Guest Blog Post, Patrick Madden: Finding My Way

So without stopping to choose my way, in the sure and certain knowledge that it will find itself—or if not it will not matter—I begin the first memory.

— Virginia Woolf “A Sketch of the Past”

Patrick MaddenOne of the earliest writing lessons I learned (I refer to creative writing, not elementary school writing) is this: that I should allow my writing to guide itself instead of beginning with my conclusion already in mind. This is common advice, something you’ve likely heard yourself, but I repeat it here because I can remember how I struggled with it, how I tried to believe it in theory without putting it into practice. And I see again and again student pieces that seem to be transcripts (sometimes elaborations) of a predetermined narrative and meaning with no room for detours from “the point.” The writing in these is sometimes very clean, even beautiful, but it simply serves the goal, without being part of the process.
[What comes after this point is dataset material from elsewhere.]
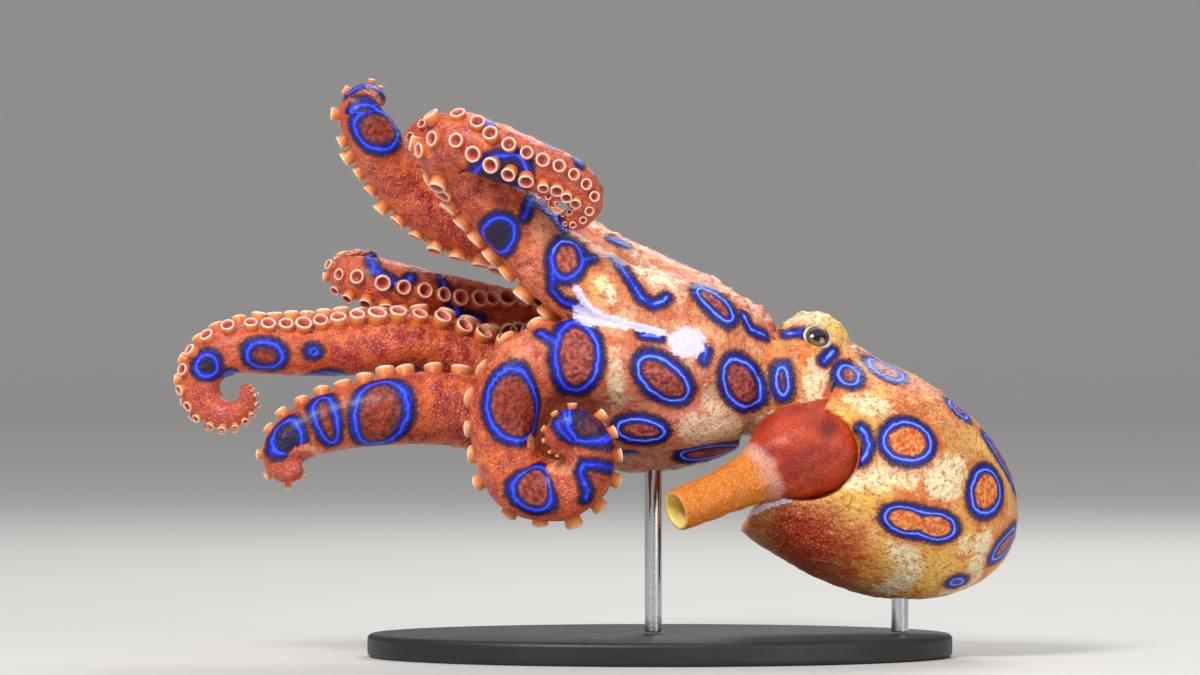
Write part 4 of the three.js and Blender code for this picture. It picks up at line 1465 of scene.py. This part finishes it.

Now I would not say that I have arrived at any fully formed writing abilities, but I have learned to trust in the notion that I should write without knowing where I’m going. Whereas I once tried to express in words the lessons I’d already processed from highlight-stories I’d experienced, I now attempt to find or create connections between seemingly dissimilar things that flit into my consciousness coincidentally. The act itself is as fun as it is rewarding, and even when it fails, it gives me good exercise.

One recent example, among many, came to me as I was sitting in Montevideo’s Estadio Centenario watching the Uruguayan national team play a World Cup qualifier match against Ecuador. I knew I wanted to write something about Uruguay’s improbable and, frankly, amazing soccer tradition, going back nearly a century and including two Olympic championships followed by two World Cup championships, and I wanted to tie this to the team’s recent resurgence as a FIFA powerhouse. Soccer is a great source of pride for Uruguayans, and I, who’ve lived in the country for four years and who’ve married a Uruguayan, share the sentiment. But I did not want to write a straightforward narrative (“I went to the stadium to watch Uruguay play against Ecuador… It was a 1-1 tie… Let me tell you about Uruguayan soccer history…”). So I kept my eyes and ears open in the stadium for other entry points to help me essay the theme instead of simply writing the story.

I thought I found my hook when I was startled by a loudspeaker promotional jingle playing all through the stadium during the middle of the match. It was hawking ball bearings. How strange, I thought, that someone would think it worth their advertising pesos to blast such a commercial to a stadium filled not with auto mechanics or race-car fans, but futbol aficionados.

But just as I didn’t understand the advertising strategy, I couldn’t see how ball bearings and soccer could work together in my essay, other than in a superficial way (the one happened during the other). So I began to write. The sentences themselves suggested what might come next, and from the process of stringing words together I got to what I think is a halfway decent connection. I’ve not achieved literary brilliance, but I’ve discovered something I didn’t see before, and my essay is a new creation that never was in the world before. In any case, it’s reaffirmed the lesson about letting the writing find its own way, which I took so long to learn.